Truth: Gas prices are set in the marketplace based on a variety of factors, from good ol’ supply and demand to worldwide political tensions. Energy-hungry China and India have upped demand, while unrest in the Middle East has affected markets. Seasonal driving, which increases in summer and decreases in the winter, affects prices. But oil companies don’t just decide what price they want to charge. An investigation by the Federal Trade Commission found no national trends of price gouging.

1. The U.S. economy is hopeless - again
Media Myth: The average American knows that the economy is bad and not getting better.

     This year’s No. 1 myth is a repeat from 2005, as reporters continued their obsession with an imminent U.S. recession despite a growing economy. As BMI showed in the Special Report “Bad News Bears: How Networks Distort a Good Economy and Batter President Bush,” more than twice as many stories in a year’s time gave a negatively slanted view of the economy. CBS reporter Sharyn Alfonsi started 2006 off with a downbeat outlook: “With big business struggling, unsteady interest rates and signs of a recession, the best some forecasters are hoping for in 2006 is an average year.”

     ABC reporter Kate Snow’s July 11 “World News Tonight” story undermined good news of a federal deficit decline. “But, average Americans are having increasing trouble living within their means,” she added, offsetting the positive story.

     One of the bogeymen in the closet was inflation, which actually showed signs of holding steady at its core despite fluctuating gas prices. Instead, the media once again fixated on gas prices, warning that the economy would be irreparably damaged by a few cents more at the pump. Though journalists repeatedly cited “record highs,” the national average for regular gas did NOT set a new record.

     The election provided the media a platform for bashing the current administration, even as poll numbers on the economy plummeted. On the April 21, 2006, “Nightly News,” CNBC’s John Harwood: “What high gas prices do is obscure the one accomplishment George Bush and Republicans in Congress most would like to brag about, and that’s a growing economy.”

Truth: More than 6 million new jobs have been created since August of 2003 – a streak of more than three straight years of positive job growth. Unemployment is at a five-year low of 4.4 percent. For college graduates, unemployment is less than 2 percent.
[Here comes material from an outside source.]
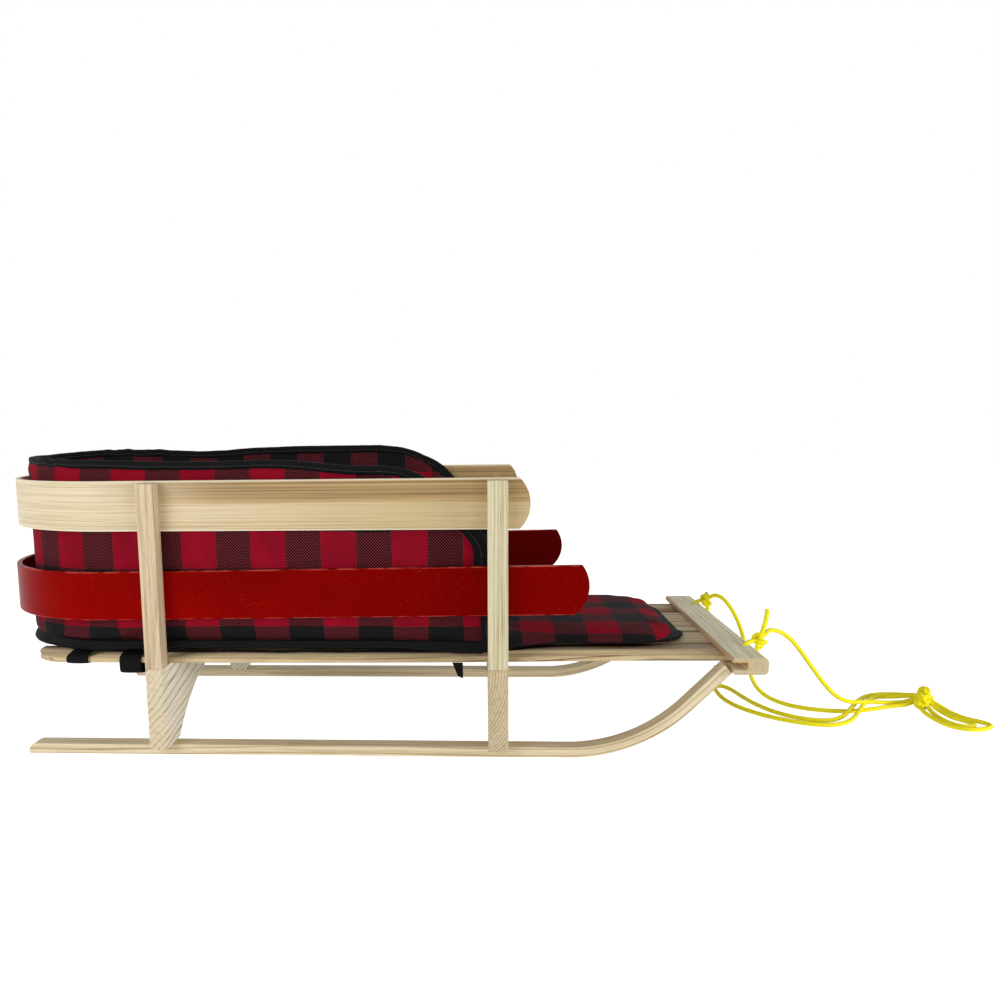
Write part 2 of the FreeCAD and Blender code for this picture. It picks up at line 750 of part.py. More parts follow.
def cord(label, points, knots):
    """A length of rope whose ends stop at the faces of the knots."""
    path, radii = cord_path(points)
    radius = size("rope_radius")
    first = path.Edges[0]
    ring = Part.Circle(first.firstVertex().Point, first.tangentAt(first.FirstParameter), radius)
    tube = path.makePipeShell([Part.Wire(ring.toShape())], True, False)
    expected = math.pi * radius * radius * path.Length
    if abs(tube.Volume / expected - 1) > 0.01:
        raise RuntimeError("%s has the wrong volume" % label)
    raw = doc.addObject("Part::Feature", label + "_tube")
    raw.Shape = tube
    without(raw, knots, label)
    print("%-24s length %6.1f  radii %s" % (label, path.Length, " ".join("%.0f" % r for r in radii)))


def knot(label, place_at, radius):
    """The outer shape of a knot, as a ball."""
    ball = doc.addObject("Part::Sphere", label)
    ball.setExpression("Radius", formula(radius))
    ball.Placement.Base = FreeCAD.Vector(*place_at)
    return keep(ball, label)


RIGHT_KNOT = (457.0, -107.0, 122.5)
LEFT_KNOT = (454.0, 111.0, 122.5)
BUNDLE_KNOT = (714.0, 30.0, 12.3)
HOLE_X, HOLE_Y = size("rope_hole_x"), size("rope_hole_y")
right_knot = knot("rope_knot_right", RIGHT_KNOT, "[knot_radius]")
left_knot = knot("rope_knot_left", LEFT_KNOT, "[knot_radius]")
bundle_knot = knot("rope_bundle_knot", BUNDLE_KNOT, "[bundle_knot_radius]")

# Each end of the rope goes down its hole, under the bar and up its front to its own knot.
# A loop that comes back to the knot it left ends beside its own start, inside the knot.
cord("rope_eye_right", [
    RIGHT_KNOT, (HOLE_X, -HOLE_Y, 124), (HOLE_X, -HOLE_Y, 91), (456, -113, 91), (459, -109, 109),
    (458, -107, 120),
], [right_knot])
cord("rope_eye_left", [
    LEFT_KNOT, (HOLE_X, HOLE_Y, 124), (HOLE_X, HOLE_Y, 91), (456, 114, 91), (458, 112, 109), (455, 111, 120),
], [left_knot])
cord("rope_tail_right", [RIGHT_KNOT, (462, -104, 134), (468, -103, 144), (470, -100, 155)], [right_knot])
cord("rope_tail_left", [LEFT_KNOT, (459, 120, 131), (461, 129, 136), (462, 138, 138)], [left_knot])
cord("rope_lead_right", [
    RIGHT_KNOT, (468, -99, 131.5), (483, -89, 129.5), (504, -76, 116.5), (523, -64, 95.5), (543, -52, 70),
    (563, -40, 46), (583, -28, 27), (604, -15, 17), (625, -1, 13.4), (647, 12, 8.6), (672, 25, 3.6),
    (698, 31, 3.2), BUNDLE_KNOT,
], [right_knot, bundle_knot])
cord("rope_lead_left", [
    LEFT_KNOT, (461, 106, 133), (473, 95, 130), (483, 84, 115), (491, 74, 95), (496, 66, 72), (499, 60, 46),
    (504, 53, 22), (515, 41, 8), (533, 22, 2.6), (556, 2, 2.4), (584, -7, 2.4), (612, -8, 2.4),
    (639, 1, 2.4), (669, 14, 2.4), (698, 21, 3.2), BUNDLE_KNOT,
], [left_knot, bundle_knot])
cord("rope_rear_bight", [
    BUNDLE_KNOT, (704, 55, 5.5), (681, 67, 2.6), (657, 59, 2.4), (631, 27, 5.4), (609, -9, 7.8),
    (587, -37, 4.4), (565, -46, 2.4), (539, -38, 2.4), (515, -18, 2.4), (497, 20, 2.4), (489, 58, 2.4),
    (484, 88, 2.4), (475, 103, 2.4), (465, 95, 2.4), (462, 74, 2.4), (462, 42, 2.4), (471, 8, 2.4),
    (494, -26, 2.4), (522, -48, 2.4), (548, -60, 2.4), (573, -60, 2.4), (596, -46, 4.4), (618, -14, 8.2),
    (642, 24, 7.2), (668, 55, 2.6), (693, 46, 5), (713, 31, 13),
], [bundle_knot])
cord("rope_front_loop_outer", [
    BUNDLE_KNOT, (728, 12, 4), (730, -10, 2.4), (735, -32, 2.4), (750, -46, 2.4), (754, -60, 2.4),
    (740, -71, 2.4), (720, -74, 2.4), (704, -62, 2.4), (698, -38, 2.4), (698, -10, 2.4), (702, 10, 4),
    (713, 29, 12),
], [bundle_knot])
cord("rope_front_loop_inner", [
    BUNDLE_KNOT, (720, 9, 4), (720, -12, 2.4), (724, -34, 2.4), (737, -48, 2.4), (734, -60, 2.4),
    (720, -64, 2.4), (710, -54, 2.4), (706, -34, 2.4), (708, -12, 2.4), (711, 8, 4), (713, 29, 13),
], [bundle_knot])


# ---------------------------------------------------------------- checks and export
doc.recompute()
for obj in doc.Objects:
    bad = [word for word in obj.State if word in ("Invalid", "Error")]
    if bad:
        raise RuntimeError("%s is %s" % (obj.Label, bad))
os.makedirs("parts", exist_ok=True)
for obj in nodes:
    shape = obj.Shape
    if shape.isNull() or not shape.isValid() or not shape.Solids:
        raise RuntimeError("%s has no valid solid" % obj.Label)
    box = shape.BoundBox
    print("%-22s %2d solids %9.0f mm3  x %7.1f %7.1f  y %7.1f %7.1f  z %6.1f %6.1f" % (
        obj.Label, len(shape.Solids), shape.Volume, box.XMin, box.XMax, box.YMin, box.YMax,
        box.ZMin, box.ZMax))
    shape.exportStep("parts/%s.step" % obj.Label)
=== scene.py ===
import math

import bpy
import numpy as np
from bpy.props import FloatProperty, FloatVectorProperty, IntProperty, PointerProperty
from mathutils import Matrix, Vector, noise


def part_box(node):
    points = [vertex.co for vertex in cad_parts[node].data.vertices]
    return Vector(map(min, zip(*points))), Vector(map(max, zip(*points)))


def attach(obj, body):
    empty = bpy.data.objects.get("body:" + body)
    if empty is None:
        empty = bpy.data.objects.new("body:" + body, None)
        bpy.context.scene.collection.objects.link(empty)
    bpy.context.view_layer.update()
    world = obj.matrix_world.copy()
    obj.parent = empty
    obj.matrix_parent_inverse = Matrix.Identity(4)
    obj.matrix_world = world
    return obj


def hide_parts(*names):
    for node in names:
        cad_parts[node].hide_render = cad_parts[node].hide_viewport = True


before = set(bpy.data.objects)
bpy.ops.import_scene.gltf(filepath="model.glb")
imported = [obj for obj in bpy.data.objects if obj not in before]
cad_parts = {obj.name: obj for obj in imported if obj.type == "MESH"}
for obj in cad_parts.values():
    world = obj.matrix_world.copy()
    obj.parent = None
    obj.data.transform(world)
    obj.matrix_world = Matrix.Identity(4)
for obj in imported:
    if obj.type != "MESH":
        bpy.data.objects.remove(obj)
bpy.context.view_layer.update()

bl_info = {
    "name": "Wooden pull sled",
    "version": (1, 0, 0),
    "blender": (4, 5, 0),
    "location": "3D View > Sidebar > Pull Sled",
    "description": "Dresses the bare wooden sled with its pad, straps, tow rope and finishes",
    "category": "Add Mesh",
}

BODY = "root"


def box(node):
    """The lowest and highest corners of a CAD node."""
    low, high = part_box(node)
    return Vector(low), Vector(high)


# ---------------------------------------------------------------- settings
def length(name, default, description):
    """A length in metres that a user may change."""
    return FloatProperty(name=name, description=description, default=default, unit="LENGTH", precision=5)


def angle(name, degrees, description):
    """An angle that a user may change, given in degrees."""
    return FloatProperty(name=name, description=description, default=math.radians(degrees),
                         subtype="ANGLE")


def power(name, watts, description):
    """A lamp's power that a user may change."""
    return FloatProperty(name=name, description=description, default=watts, unit="POWER")


def colour(name, red, green, blue, description):
    """A colour given as it looks on screen, from 0 to 255, and kept as linear light."""
    return FloatVectorProperty(name=name, description=description, default=linear(red, green, blue),
                               subtype="COLOR", size=3, min=0, max=1)


def linear(*screen):
    """Screen values from 0 to 255 as linear light."""
    shares = [value / 255 for value in screen]
    return tuple(s / 12.92 if s <= 0.04045 else ((s + 0.055) / 1.055) ** 2.4 for s in shares)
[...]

     America’s economy has been growing like crazy over the last few years, as economist Larry Kudlow, host of CNBC’s “Kudlow & Company,” explained in a July 11, 2006, column. “Did you know that over the last 11 quarters, dating back to the June 2003 Bush tax cuts, America has increased the size of its entire economy by 20 percent?” he asked. “In less than three years, the U.S. economic pie has expanded by $2.2 trillion, an output add-on that is roughly the same size as the total Chinese economy.”